Multi-Agent Deep Reinforcement Learning enabled Computation Resource Allocation in a Vehicular Cloud Network
Xu, Shilin, Guo, Caili, Hu, Rose Qingyang, Qian, Yi
In this paper, we investigate the computational resource allocation problem in a distributed Ad-Hoc vehicular network with no centralized infrastructure support. To support the ever increasing computational needs in such a vehicular network, the distributed virtual cloud network (VCN) is formed, based on which a computational resource sharing scheme through offloading among nearby vehicles is proposed. In view of the time-varying computational resource in VCN, the statistical distribution characteristics for computational resource are analyzed in detail. Thereby, a resource-aware combinatorial optimization objective mechanism is proposed. To alleviate the non-stationary environment caused by the typically multi-agent environment in VCN, we adopt a centralized training and decentralized execution framework.

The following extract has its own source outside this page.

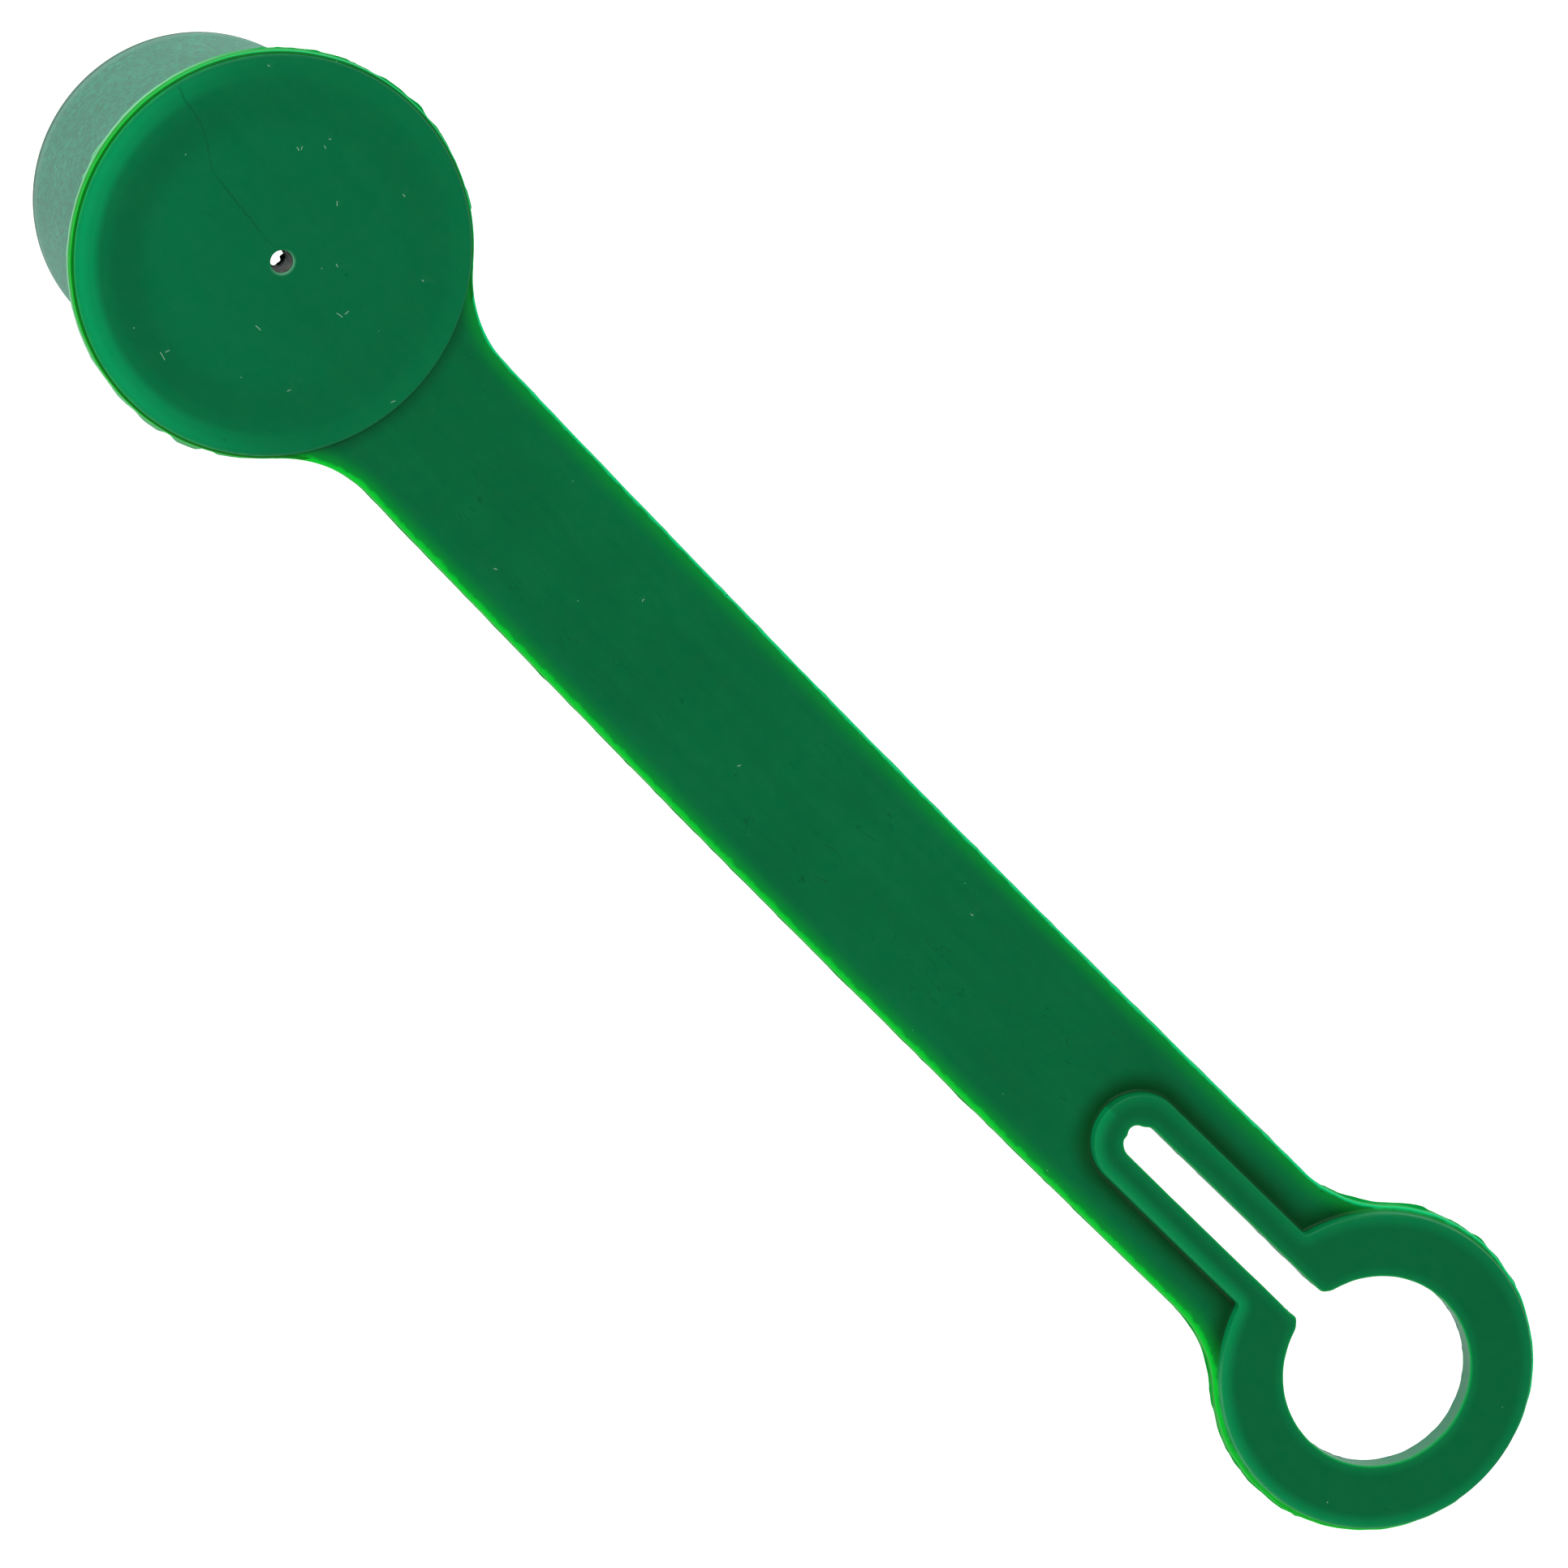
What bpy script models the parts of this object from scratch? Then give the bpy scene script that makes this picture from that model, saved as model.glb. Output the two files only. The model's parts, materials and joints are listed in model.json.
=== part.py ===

In addition, for the objective optimization problem, we model it as a Markov game and propose a DRL based multi-agent deep deterministic reinforcement learning (MADDPG) algorithm to solve it. Interestingly, to overcome the dilemma of lacking a real central control unit in VCN, the allocation is actually completed on the vehicles in a distributed manner. The simulation results are presented to demonstrate our scheme's effectiveness.